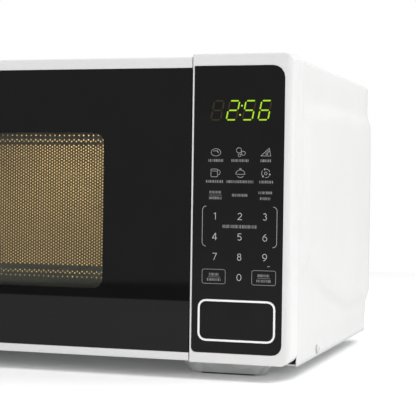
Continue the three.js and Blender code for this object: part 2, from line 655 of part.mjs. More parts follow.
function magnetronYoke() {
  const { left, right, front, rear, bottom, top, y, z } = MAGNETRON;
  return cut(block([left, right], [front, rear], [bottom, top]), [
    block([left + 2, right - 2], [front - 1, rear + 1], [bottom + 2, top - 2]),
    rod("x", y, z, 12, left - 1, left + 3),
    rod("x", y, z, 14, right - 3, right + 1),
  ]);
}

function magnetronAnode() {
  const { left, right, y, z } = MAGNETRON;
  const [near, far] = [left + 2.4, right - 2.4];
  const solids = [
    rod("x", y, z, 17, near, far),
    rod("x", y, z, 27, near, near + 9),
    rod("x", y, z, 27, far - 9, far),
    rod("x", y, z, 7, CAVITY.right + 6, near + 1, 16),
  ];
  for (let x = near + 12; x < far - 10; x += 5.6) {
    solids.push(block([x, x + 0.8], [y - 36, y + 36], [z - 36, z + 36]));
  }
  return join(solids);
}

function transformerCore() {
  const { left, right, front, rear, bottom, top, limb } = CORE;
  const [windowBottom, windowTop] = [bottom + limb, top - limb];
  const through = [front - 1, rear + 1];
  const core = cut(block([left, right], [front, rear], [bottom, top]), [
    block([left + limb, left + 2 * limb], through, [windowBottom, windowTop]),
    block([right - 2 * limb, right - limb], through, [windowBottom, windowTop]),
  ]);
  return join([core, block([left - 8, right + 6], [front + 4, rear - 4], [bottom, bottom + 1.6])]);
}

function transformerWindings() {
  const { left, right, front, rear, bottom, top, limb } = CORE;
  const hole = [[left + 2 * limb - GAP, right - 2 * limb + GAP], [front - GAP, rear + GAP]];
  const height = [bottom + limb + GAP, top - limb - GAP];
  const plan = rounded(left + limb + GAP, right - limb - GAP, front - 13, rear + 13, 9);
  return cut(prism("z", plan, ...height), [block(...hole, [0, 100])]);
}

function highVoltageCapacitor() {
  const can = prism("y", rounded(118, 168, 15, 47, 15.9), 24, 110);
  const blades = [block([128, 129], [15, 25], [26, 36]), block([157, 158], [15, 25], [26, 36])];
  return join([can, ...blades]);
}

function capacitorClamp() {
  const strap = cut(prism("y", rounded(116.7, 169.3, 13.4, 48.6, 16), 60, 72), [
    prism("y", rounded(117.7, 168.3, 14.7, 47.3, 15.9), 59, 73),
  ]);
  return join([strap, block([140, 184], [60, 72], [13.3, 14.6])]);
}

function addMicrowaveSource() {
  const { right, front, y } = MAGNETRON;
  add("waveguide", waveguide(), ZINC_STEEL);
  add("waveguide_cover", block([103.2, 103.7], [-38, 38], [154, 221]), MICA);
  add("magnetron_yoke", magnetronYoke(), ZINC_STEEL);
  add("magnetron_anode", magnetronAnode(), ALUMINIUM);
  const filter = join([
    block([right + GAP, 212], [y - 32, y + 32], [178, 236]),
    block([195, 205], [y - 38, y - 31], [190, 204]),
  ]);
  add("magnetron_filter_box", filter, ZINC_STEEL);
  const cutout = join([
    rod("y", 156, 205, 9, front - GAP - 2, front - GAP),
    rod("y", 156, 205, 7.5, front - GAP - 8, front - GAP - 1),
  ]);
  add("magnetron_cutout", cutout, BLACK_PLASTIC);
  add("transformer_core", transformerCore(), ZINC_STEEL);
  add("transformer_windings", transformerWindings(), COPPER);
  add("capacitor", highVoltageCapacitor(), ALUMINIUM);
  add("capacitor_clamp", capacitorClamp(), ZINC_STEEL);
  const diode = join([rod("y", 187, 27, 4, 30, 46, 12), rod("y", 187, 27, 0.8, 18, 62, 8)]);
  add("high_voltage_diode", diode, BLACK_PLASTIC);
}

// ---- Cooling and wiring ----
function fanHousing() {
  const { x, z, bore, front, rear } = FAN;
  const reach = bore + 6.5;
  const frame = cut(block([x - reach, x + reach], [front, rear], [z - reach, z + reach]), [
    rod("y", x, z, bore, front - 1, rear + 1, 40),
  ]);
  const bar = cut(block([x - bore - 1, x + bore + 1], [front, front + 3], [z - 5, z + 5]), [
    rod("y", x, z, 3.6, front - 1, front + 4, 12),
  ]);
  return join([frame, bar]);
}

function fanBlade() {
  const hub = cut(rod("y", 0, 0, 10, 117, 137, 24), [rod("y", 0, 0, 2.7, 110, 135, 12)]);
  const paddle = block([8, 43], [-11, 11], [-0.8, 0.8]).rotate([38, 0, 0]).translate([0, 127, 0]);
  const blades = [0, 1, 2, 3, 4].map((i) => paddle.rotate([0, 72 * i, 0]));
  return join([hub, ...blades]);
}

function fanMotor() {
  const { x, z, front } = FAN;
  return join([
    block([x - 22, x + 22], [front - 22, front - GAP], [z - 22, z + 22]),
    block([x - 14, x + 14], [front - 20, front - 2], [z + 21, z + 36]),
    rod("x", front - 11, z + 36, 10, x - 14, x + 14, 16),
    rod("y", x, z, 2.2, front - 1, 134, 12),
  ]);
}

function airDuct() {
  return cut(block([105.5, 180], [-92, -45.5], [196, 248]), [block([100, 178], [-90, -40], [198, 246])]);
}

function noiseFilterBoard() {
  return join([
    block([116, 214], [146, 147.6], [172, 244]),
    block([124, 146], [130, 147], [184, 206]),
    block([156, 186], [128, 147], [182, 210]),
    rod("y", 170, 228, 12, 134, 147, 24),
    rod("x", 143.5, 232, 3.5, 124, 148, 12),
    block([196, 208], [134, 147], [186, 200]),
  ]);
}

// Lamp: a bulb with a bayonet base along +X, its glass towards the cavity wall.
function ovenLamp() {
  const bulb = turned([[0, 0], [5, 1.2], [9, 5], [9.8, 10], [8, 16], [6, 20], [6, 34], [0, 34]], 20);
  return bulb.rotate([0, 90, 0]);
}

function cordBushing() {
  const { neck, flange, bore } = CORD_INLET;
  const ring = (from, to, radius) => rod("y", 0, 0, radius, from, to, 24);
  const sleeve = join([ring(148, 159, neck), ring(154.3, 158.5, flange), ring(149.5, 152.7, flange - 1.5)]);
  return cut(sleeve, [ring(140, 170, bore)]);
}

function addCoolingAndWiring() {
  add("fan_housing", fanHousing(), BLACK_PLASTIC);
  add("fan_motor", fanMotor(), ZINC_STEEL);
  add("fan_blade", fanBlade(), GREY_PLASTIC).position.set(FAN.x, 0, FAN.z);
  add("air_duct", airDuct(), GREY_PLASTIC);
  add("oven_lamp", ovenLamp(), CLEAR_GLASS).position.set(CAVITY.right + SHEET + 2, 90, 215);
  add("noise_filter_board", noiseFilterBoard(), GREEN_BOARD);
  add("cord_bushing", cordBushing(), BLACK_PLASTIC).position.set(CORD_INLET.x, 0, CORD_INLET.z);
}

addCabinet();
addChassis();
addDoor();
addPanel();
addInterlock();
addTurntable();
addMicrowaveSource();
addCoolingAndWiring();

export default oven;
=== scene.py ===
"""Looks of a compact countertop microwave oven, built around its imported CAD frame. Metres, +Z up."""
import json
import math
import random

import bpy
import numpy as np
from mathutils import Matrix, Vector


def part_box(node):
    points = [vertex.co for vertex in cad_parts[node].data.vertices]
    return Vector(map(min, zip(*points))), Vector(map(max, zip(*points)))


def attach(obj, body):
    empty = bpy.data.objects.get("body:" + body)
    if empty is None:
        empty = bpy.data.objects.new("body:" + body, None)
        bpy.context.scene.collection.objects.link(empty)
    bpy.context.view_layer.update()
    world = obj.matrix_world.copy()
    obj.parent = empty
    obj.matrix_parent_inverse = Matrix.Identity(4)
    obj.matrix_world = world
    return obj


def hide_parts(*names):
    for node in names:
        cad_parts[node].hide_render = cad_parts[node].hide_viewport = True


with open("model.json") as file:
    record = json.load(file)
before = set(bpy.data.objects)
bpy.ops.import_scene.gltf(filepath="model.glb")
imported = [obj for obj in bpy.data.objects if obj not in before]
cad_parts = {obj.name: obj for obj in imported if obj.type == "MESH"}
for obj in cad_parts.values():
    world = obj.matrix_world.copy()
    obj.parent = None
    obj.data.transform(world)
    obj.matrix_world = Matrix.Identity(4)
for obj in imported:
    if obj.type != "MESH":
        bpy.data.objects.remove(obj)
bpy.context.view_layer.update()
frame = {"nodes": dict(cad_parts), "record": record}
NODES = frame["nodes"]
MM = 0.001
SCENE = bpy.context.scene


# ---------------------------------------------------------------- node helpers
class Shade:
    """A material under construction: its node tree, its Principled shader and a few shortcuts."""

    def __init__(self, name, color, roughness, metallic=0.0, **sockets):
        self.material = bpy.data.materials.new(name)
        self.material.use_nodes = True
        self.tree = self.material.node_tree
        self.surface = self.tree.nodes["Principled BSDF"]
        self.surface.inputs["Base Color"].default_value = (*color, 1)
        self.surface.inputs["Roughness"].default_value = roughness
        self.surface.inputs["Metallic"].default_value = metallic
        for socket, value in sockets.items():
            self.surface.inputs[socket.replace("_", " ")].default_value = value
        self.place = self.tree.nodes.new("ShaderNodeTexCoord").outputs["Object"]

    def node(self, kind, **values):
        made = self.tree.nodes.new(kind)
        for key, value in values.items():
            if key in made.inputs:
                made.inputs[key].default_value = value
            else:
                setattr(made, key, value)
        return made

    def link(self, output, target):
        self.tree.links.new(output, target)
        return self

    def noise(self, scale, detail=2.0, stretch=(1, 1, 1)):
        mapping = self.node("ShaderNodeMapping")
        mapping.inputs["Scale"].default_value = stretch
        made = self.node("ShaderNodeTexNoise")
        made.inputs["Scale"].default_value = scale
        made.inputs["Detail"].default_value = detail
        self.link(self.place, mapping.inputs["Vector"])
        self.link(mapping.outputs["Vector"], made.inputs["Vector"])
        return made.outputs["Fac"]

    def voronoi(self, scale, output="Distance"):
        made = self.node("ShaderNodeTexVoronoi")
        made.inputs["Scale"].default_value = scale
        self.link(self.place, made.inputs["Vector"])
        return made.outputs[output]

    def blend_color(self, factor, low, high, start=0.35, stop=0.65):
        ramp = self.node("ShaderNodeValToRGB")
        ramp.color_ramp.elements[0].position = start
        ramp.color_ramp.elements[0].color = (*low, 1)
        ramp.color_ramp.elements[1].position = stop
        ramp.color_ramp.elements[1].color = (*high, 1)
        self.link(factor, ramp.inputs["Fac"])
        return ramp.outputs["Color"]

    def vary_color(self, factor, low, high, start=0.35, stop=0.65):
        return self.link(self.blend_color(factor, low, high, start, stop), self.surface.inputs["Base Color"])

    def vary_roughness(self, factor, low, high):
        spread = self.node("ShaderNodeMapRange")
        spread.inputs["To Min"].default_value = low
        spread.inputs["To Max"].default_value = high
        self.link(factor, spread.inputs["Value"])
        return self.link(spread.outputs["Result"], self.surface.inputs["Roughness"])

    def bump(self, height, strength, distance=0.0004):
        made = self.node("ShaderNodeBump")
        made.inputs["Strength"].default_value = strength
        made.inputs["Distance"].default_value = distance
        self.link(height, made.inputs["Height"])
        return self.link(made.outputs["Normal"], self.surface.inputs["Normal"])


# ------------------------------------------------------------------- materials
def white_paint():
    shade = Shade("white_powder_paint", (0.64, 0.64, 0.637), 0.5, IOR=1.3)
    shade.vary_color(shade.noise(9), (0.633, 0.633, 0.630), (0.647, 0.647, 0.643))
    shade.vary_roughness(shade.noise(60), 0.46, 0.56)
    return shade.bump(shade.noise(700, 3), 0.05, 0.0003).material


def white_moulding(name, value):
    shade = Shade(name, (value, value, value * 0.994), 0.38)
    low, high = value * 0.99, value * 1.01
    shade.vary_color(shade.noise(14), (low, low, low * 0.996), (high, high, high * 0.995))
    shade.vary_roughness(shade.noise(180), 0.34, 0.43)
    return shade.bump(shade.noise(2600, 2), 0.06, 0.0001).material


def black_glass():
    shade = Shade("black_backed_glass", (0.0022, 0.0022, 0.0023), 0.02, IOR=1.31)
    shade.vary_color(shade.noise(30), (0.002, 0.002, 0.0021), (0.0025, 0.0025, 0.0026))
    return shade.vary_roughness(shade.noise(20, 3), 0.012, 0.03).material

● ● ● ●

What is wanted is an exact copy of the lines from the line containing "points = [vertex.co" to the line containing "in imported if", both lines included, and of no other line.

» OUTPUT BELOW
    points = [vertex.co for vertex in cad_parts[node].data.vertices]
    return Vector(map(min, zip(*points))), Vector(map(max, zip(*points)))


def attach(obj, body):
    empty = bpy.data.objects.get("body:" + body)
    if empty is None:
        empty = bpy.data.objects.new("body:" + body, None)
        bpy.context.scene.collection.objects.link(empty)
    bpy.context.view_layer.update()
    world = obj.matrix_world.copy()
    obj.parent = empty
    obj.matrix_parent_inverse = Matrix.Identity(4)
    obj.matrix_world = world
    return obj


def hide_parts(*names):
    for node in names:
        cad_parts[node].hide_render = cad_parts[node].hide_viewport = True


with open("model.json") as file:
    record = json.load(file)
before = set(bpy.data.objects)
bpy.ops.import_scene.gltf(filepath="model.glb")
imported = [obj for obj in bpy.data.objects if obj not in before]
cad_parts = {obj.name: obj for obj in imported if obj.type == "MESH"}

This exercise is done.